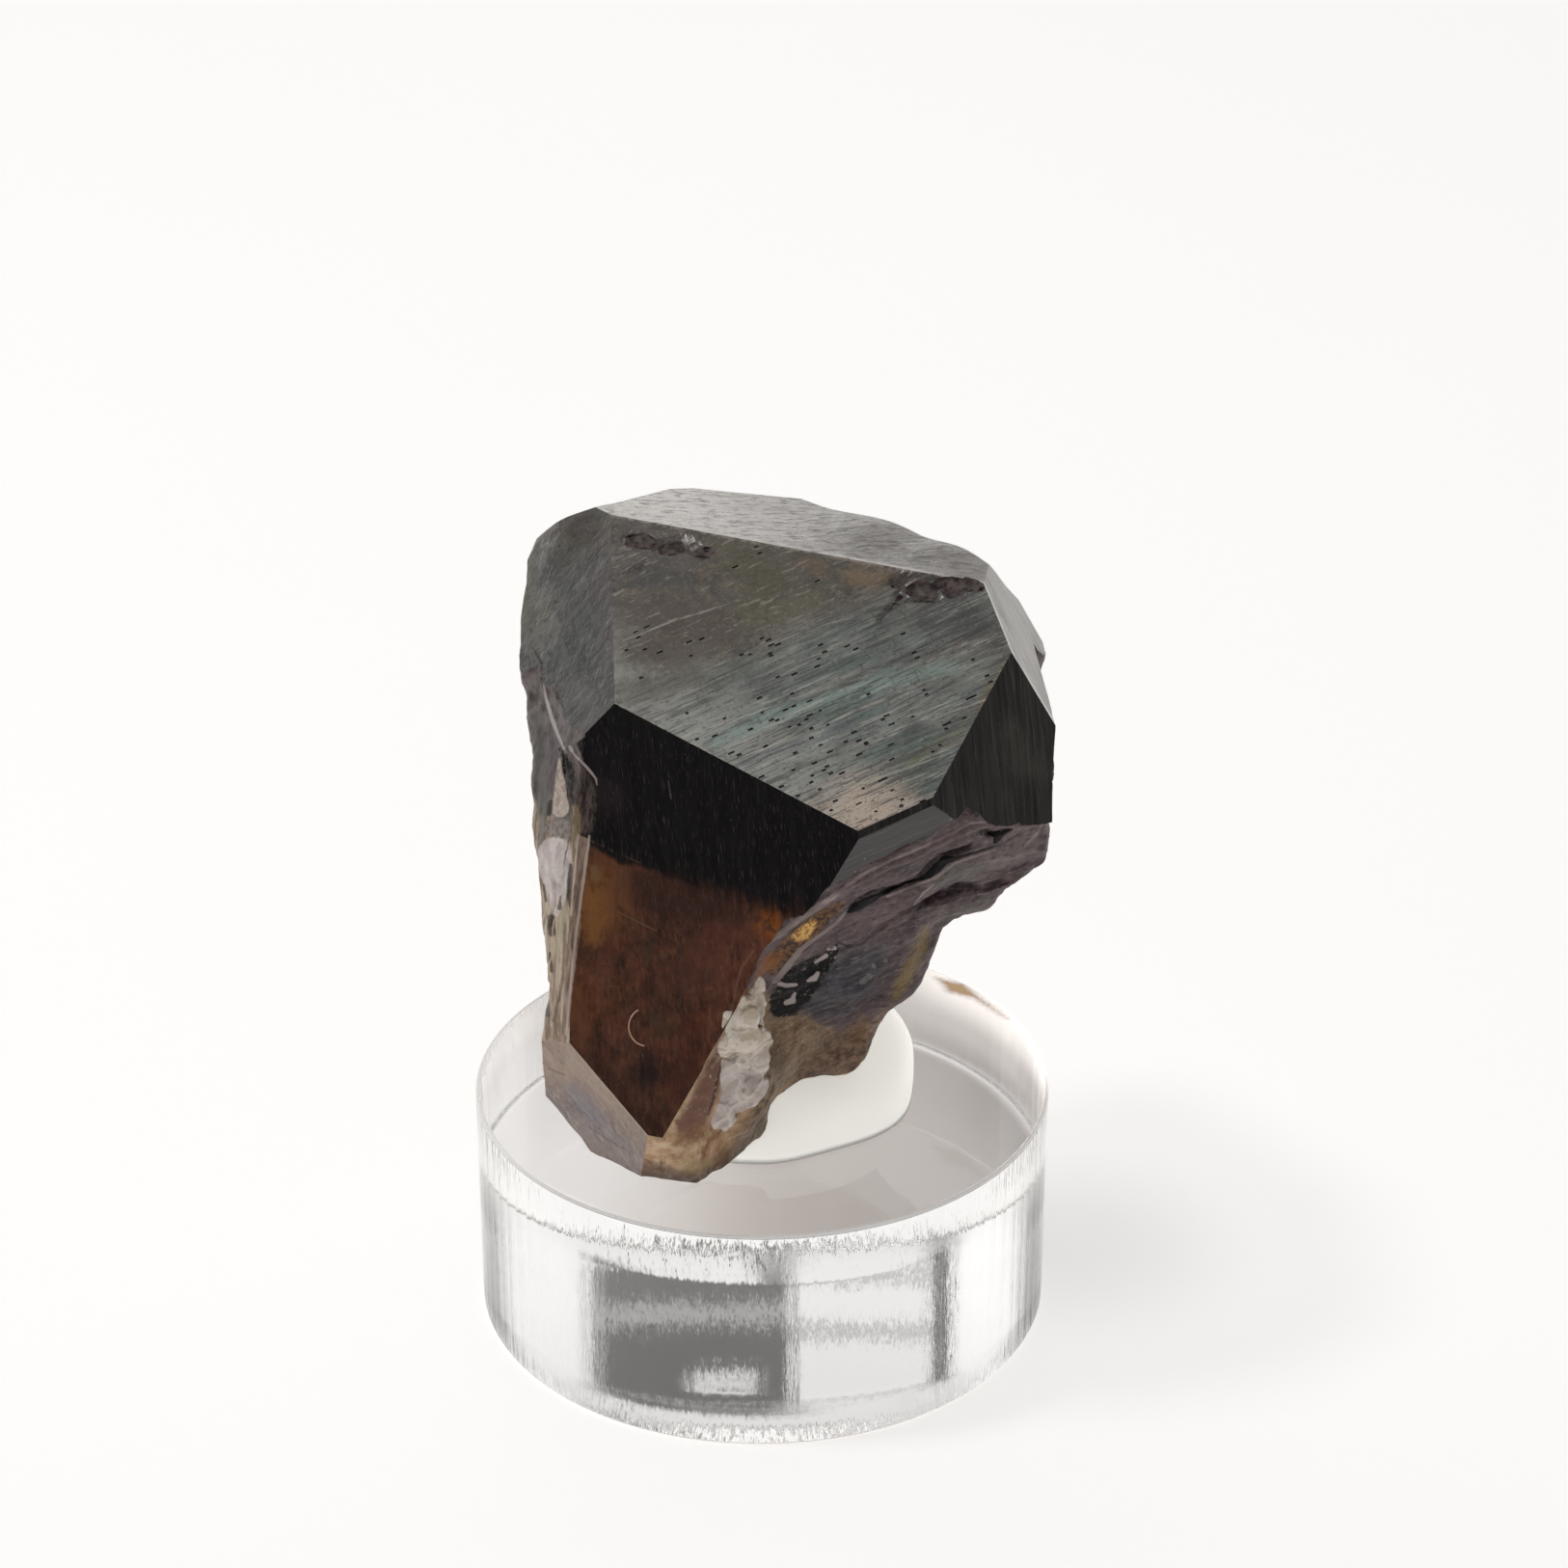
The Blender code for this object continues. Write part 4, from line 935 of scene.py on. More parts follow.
def break_finish():
    """Broken sides: satin purple grey with painted shade in their hollows; beige and brown at the tip and
    foot.
    """
    finish = Finish("broken_side")
    sweep = finish.grain(2.2, 6.0, finish.turned((0.90, 0.37, 0.20), FRONT_BREAK, 2.4), rough=0.68)
    patch = finish.grain(0.9, 5.0, rough=0.6)
    speckle = finish.grain(4.5, 3.0)
    colour = finish.mix(finish.step(sweep, 0.3, 0.7), tone(70, 57, 60), tone(116, 102, 103))
    grit = finish.grain(5.0, 5.0, finish.turned((0.90, 0.37, 0.20), FRONT_BREAK, 1.8), rough=0.72)

    def band(chain, blur, shake=0.0):
        return finish.band(chain, blur, shake, FRONT_SIGHT)

    colour = with_zones(finish, colour, FRONT_ZONES, FRONT_SIGHT)
    blue = finish.near((3.4, -6.4, 18.4), 1.0, 2.9, 1.6)
    slate = finish.mix(finish.step(sweep, 0.35, 0.65), tone(52, 52, 58), tone(90, 88, 92))
    colour = finish.over(colour, slate, blue)
    colour = finish.over(colour, tone(82, 66, 70), band(VIOLET, 0.25, 0.5), 0.55)
    colour = finish.over(colour, tone(136, 114, 72), band(OLIVE_RIM, 0.20, 0.5), 0.8)
    away = finish.product(finish.wander(1.2), 1.5)
    foot = finish.step(
        finish.math("ADD", finish.reach((0.25, 0.25, -0.94), (2.9, -5.4, 15.2)), away), -0.4, 0.9,
    )
    crumbs = finish.grain(2.2, 6.0, rough=0.75)
    brown = finish.mix(finish.step(crumbs, 0.36, 0.64), tone(88, 67, 52), tone(162, 132, 106))
    colour = finish.over(colour, brown, foot, 0.85)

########

Given task: The lines from the top of the data above down to the line containing "return finish.band(chain, blur, shake, FRONT_SIGHT)" are to be copied exactly; no other line should appear.

Answer:
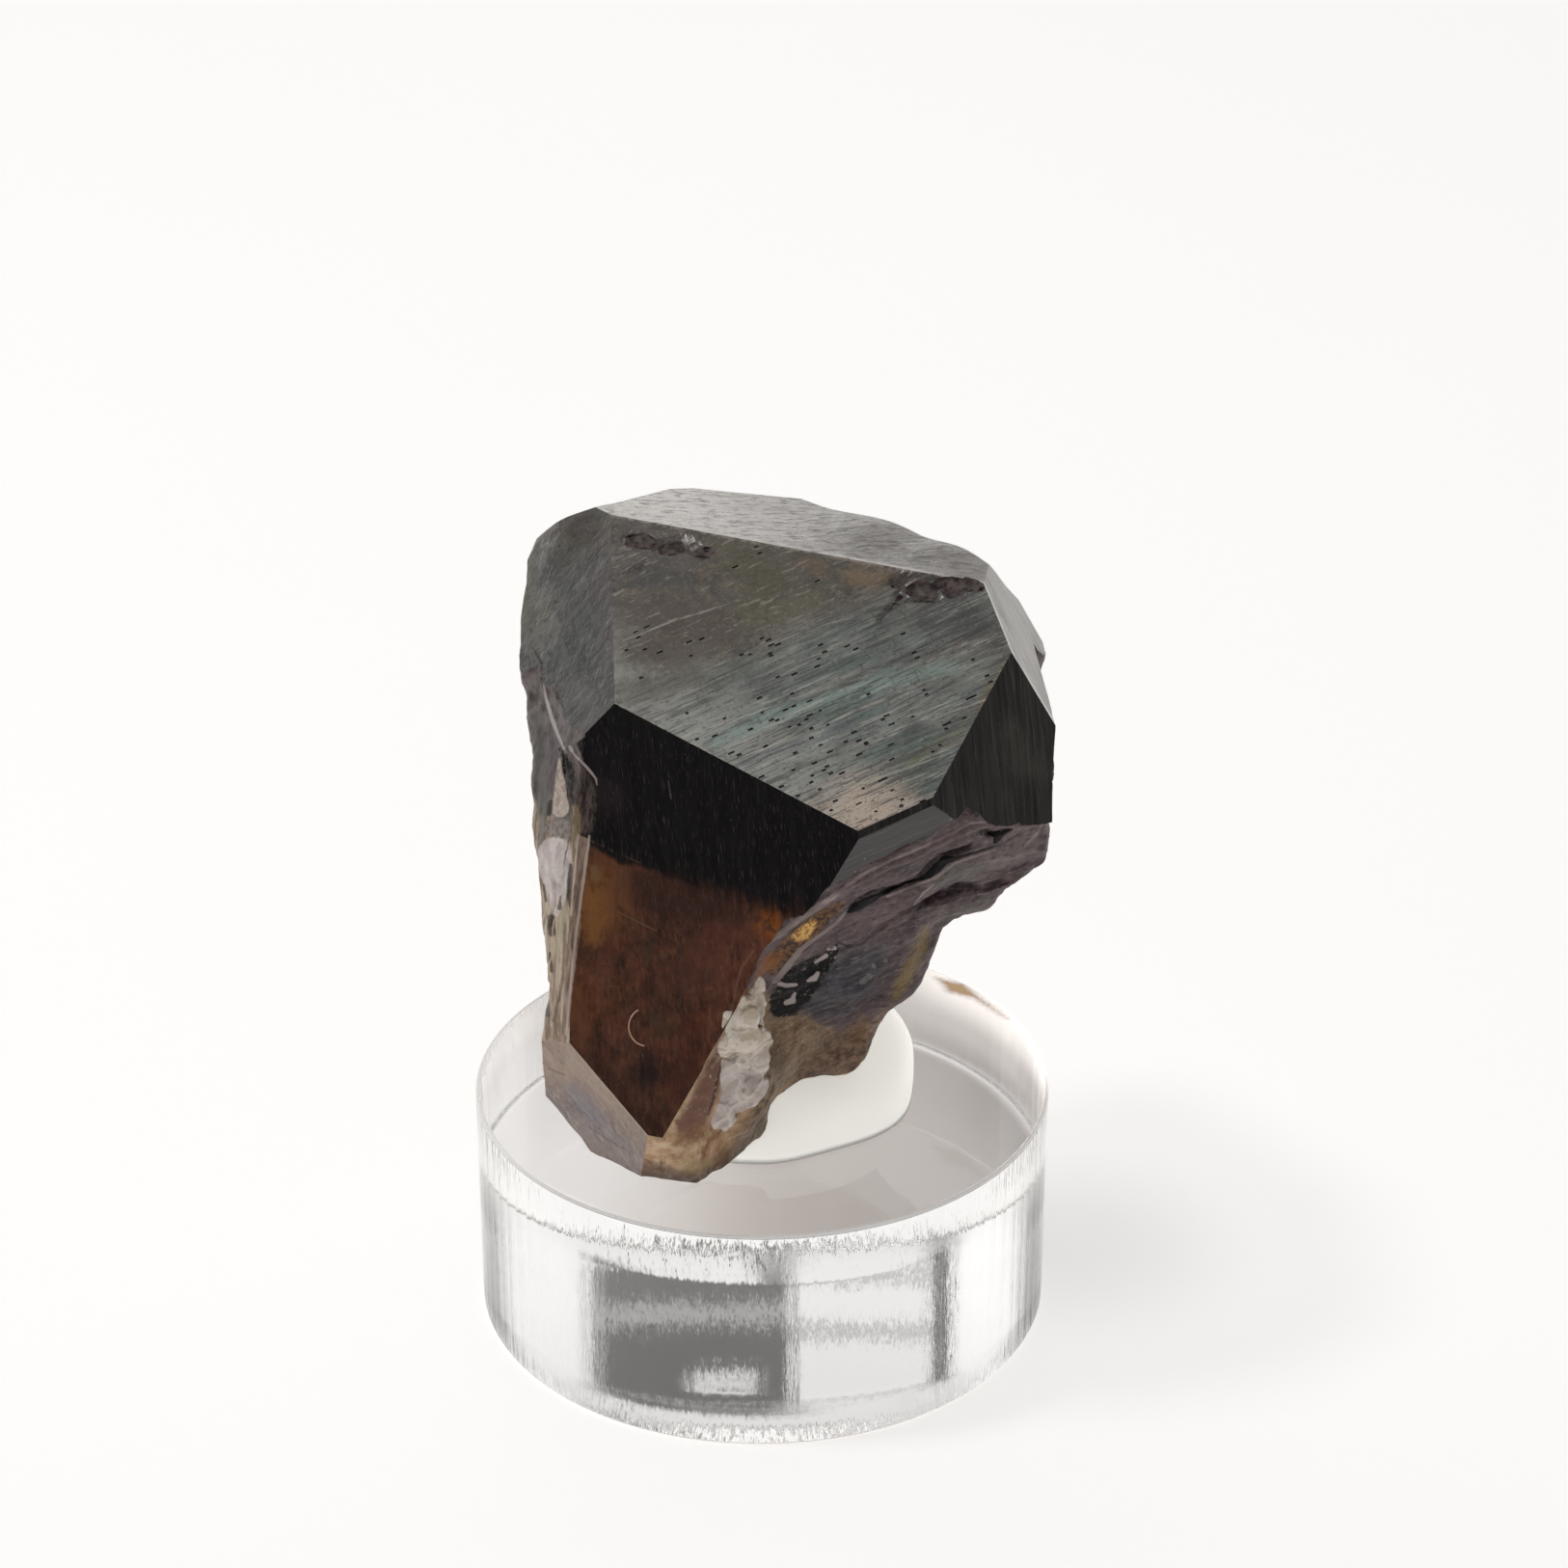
The Blender code for this object continues. Write part 4, from line 935 of scene.py on. More parts follow.
def break_finish():
    """Broken sides: satin purple grey with painted shade in their hollows; beige and brown at the tip and
    foot.
    """
    finish = Finish("broken_side")
    sweep = finish.grain(2.2, 6.0, finish.turned((0.90, 0.37, 0.20), FRONT_BREAK, 2.4), rough=0.68)
    patch = finish.grain(0.9, 5.0, rough=0.6)
    speckle = finish.grain(4.5, 3.0)
    colour = finish.mix(finish.step(sweep, 0.3, 0.7), tone(70, 57, 60), tone(116, 102, 103))
    grit = finish.grain(5.0, 5.0, finish.turned((0.90, 0.37, 0.20), FRONT_BREAK, 1.8), rough=0.72)

    def band(chain, blur, shake=0.0):
        return finish.band(chain, blur, shake, FRONT_SIGHT)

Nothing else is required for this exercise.